A fundraising dinner and auction for Ryan’s House for Youth has brought the organization $5,000 closer to its goal of raising $400,000 by the end of the month to purchase a vacant Coupeville motel.
The Coupeville Rec Hall was packed to nearly overflowing for the organization’s annual Big Red Event Saturday evening. It was literally standing room only, as organizers and several others gave up their chairs to accommodate the large crowd.
“The number attending changes every year,” said drop-in center manager, Nicole Sorensen, as the evening got underway. “But this is the first time we’ve run out of seats.”
As kinks in the seating were worked out, Whidbey Island’s Shifty Sailors entertained the crowd, setting the tone for an evening of fun, good-natured ribbing by Master of Ceremonies Jim Freeman and generous donations by those in attendance.
“There are 150 people in this room, not because we’re serving lamb or chicken, but because you see the value in us purchasing the Countryside Inn Motel,” Lori Cavender, Ryan’s House founder and executive director, told the crowd.
Acquiring the property has become the fundraising focus of Ryan’s House for Youth, which serves homeless and at-risk youth ages 12 and up on Whidbey Island through its drop-in center in Freeland, a host family program and its outreach van. The organization has the opportunity to purchase the motel, which would provide 14 rooms, laundry facilities, a large drop-in center, clothing distribution center, office space and three apartments.
While the group has been looking for a more permanent facility for a while, Cavender said the ability the motel offers to provide transitional housing is the icing on the cake.
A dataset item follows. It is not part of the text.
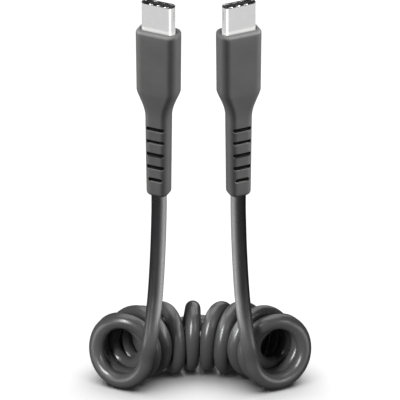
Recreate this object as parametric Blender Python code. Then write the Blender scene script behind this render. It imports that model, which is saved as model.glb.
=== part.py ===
# A short coiled charging cable: two upright plugs, each on its own lead, and a
# curly cord between them that lies on the floor in an arc. Metres, +Z up.
# The origin is the point of the floor under the middle of the coil.

import math

import bmesh
import bpy
from mathutils import Vector

# The cord
CORD_DIAMETER = 0.00365
CORD_BEVEL_STEPS = 2
CORD_POINT_SPACING = 1.2 * CORD_DIAMETER
ROUTE_STEPS = 16
SEAT_GAP = 0.0003

# The coil: turns around an axis that is bent into a horizontal arc
TURN_RADIUS_MIDDLE = 0.0068
TURN_RADIUS_END = 0.0073
ARC_RADIUS = 0.020
ARC_FLATNESS = 0.85
END_TURN_ANGLE = math.radians(64.0)
COIL_SIDES = 24
COIL_STEPS = 21

# The loop behind the coil, where the winding changes hand
LOOP_BEND_RADIUS = 0.0072
LOOP_LEG_OFFSET = 0.0022
LOOP_START = 0.0047

# The metal shell of a plug, a flat tube with round ends
SHELL_WIDTH = 0.00834
SHELL_THICKNESS = 0.00256
SHELL_LENGTH = 0.0070
SHELL_WALL = 0.00025
SHELL_SEAT_DEPTH = 0.003
SHELL_CLEARANCE = 0.0002
ROUND_STEPS = 6

# The contact carrier inside the shell, and the springs in its mouth
CARRIER_CLEARANCE = 0.00008
CARRIER_RECESS = 0.0004
CARRIER_SLOT_WIDTH = 0.0067
CARRIER_SLOT_HEIGHT = 0.00106
CARRIER_SLOT_DEPTH = 0.0052
SPRING_COUNT = 3
SPRING_PITCH = 0.0019
SPRING_WIDTH = 0.00095
SPRING_THICKNESS = 0.0002
SPRING_LENGTH = 0.0016
SPRING_BAND = 0.0006
SPRING_RECESS = 0.00035
SPRING_CLEARANCE = 0.00004

# The moulded grip with its strain relief
GRIP_WIDTH = 0.0104
GRIP_THICKNESS = 0.0060
GRIP_CORNER = 0.0020
GRIP_RIM = 0.0007
EDGE_ROUND_STEPS = 3
GRIP_BODY_END_WIDTH = 0.0101
GRIP_BODY_LENGTH = 0.01575
TAPER_LENGTH = 0.0072
TAPER_RINGS = 6
TAPER_EASE = 1.25
NECK_TOP_WIDTH = 0.0058
NECK_TOP_THICKNESS = 0.0050
NECK_END_WIDTH = 0.0054
NECK_END_THICKNESS = 0.0048
NECK_CORNER = 0.0016
NECK_LENGTH = 0.0208
NECK_END_ROUND = 0.0009
CORNER_STEPS = 5

# The five slots across each wide face of the strain relief
SLOT_COUNT = 5
SLOT_PITCH = 0.0034
SLOT_HEIGHT = 0.0010
SLOT_DEPTH = 0.0009
SLOT_EDGE_MARGIN = 0.0006
LAST_SLOT_SHORTER = 0.0009
SLOT_START = 0.0026

# How the plugs stand
PLUG_OFFSET = 0.00935
PLUG_FORWARD = -0.0108
PLUG_YAW = math.radians(23.0)
PLUG_LEAN = math.radians(6.0)
GRIP_BOTTOM = 0.0508

# The route of a lead between the grip and the shoulder of the coil, on the +X side
LEAD_ROUTE = (
    (0.00935, -0.0104, 0.0460),
    (0.0096, -0.0106, 0.0370),
    (0.0101, -0.0119, 0.0270),
    (0.0106, -0.0130, 0.0200),
)
LEAD_END_X = 0.0109
LEAD_END_Y = -0.0136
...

“This is a dream building,” she said, laying out all the benefits of buying the property to the audience.
“Please, please, help us do this for our kids,” she said through tears.
Sorensen, a former Ryan’s House youth, shared her story, telling the audience what a difference the organization made in her life.
“Thanks to Ryan’s House I have a healthy relationship with my family now,” she said. “Thank you so much for caring about youth like us, because we really need wonderful people in our lives.”
Ginny Nelson, a Ryan’s House volunteer and Project Manager, said people have always been supportive, but feels it even more so this year.
“Everybody loves Ryan’s House and is rooting for us,” she said. “It makes the kids feel good to know people care about them and that gives them roots in the community.”
Before the auction got underway, those attending could purchase raffle tickets for a 50/50 drawing and balloons that were loaded with prizes ranging in price from $5 to $100. The auction got off to a good start, with the first item – a stay at a local inn- brought in $300.
E.J. and Susi Krouse paid $500 for a painting of a young Ryan’s House girl, which they immediately donated back to Ryan’s House for them to hang in the facility. Susi Krouse said they come to the fundraiser every year.
“We saw the magnificent work Ryan’s House is doing and it’s such a fantastic project,” she said. “The kids get so much out of it. This is a good way to help them get that property.”
One of the items bringing in a large amount of money at the auction was a trip to Hawaii, which included air fare and a stay at a private condo, which sold for $2,350.
Cavender said Monday the event brought in about $15,000 all together; $5,000 of that is earmarked for the motel purchase and the remaining $10,000 is set aside for general operating expenses. The group has received a matching grant of $30,000 and is trying to raise that amount for the capital campaign.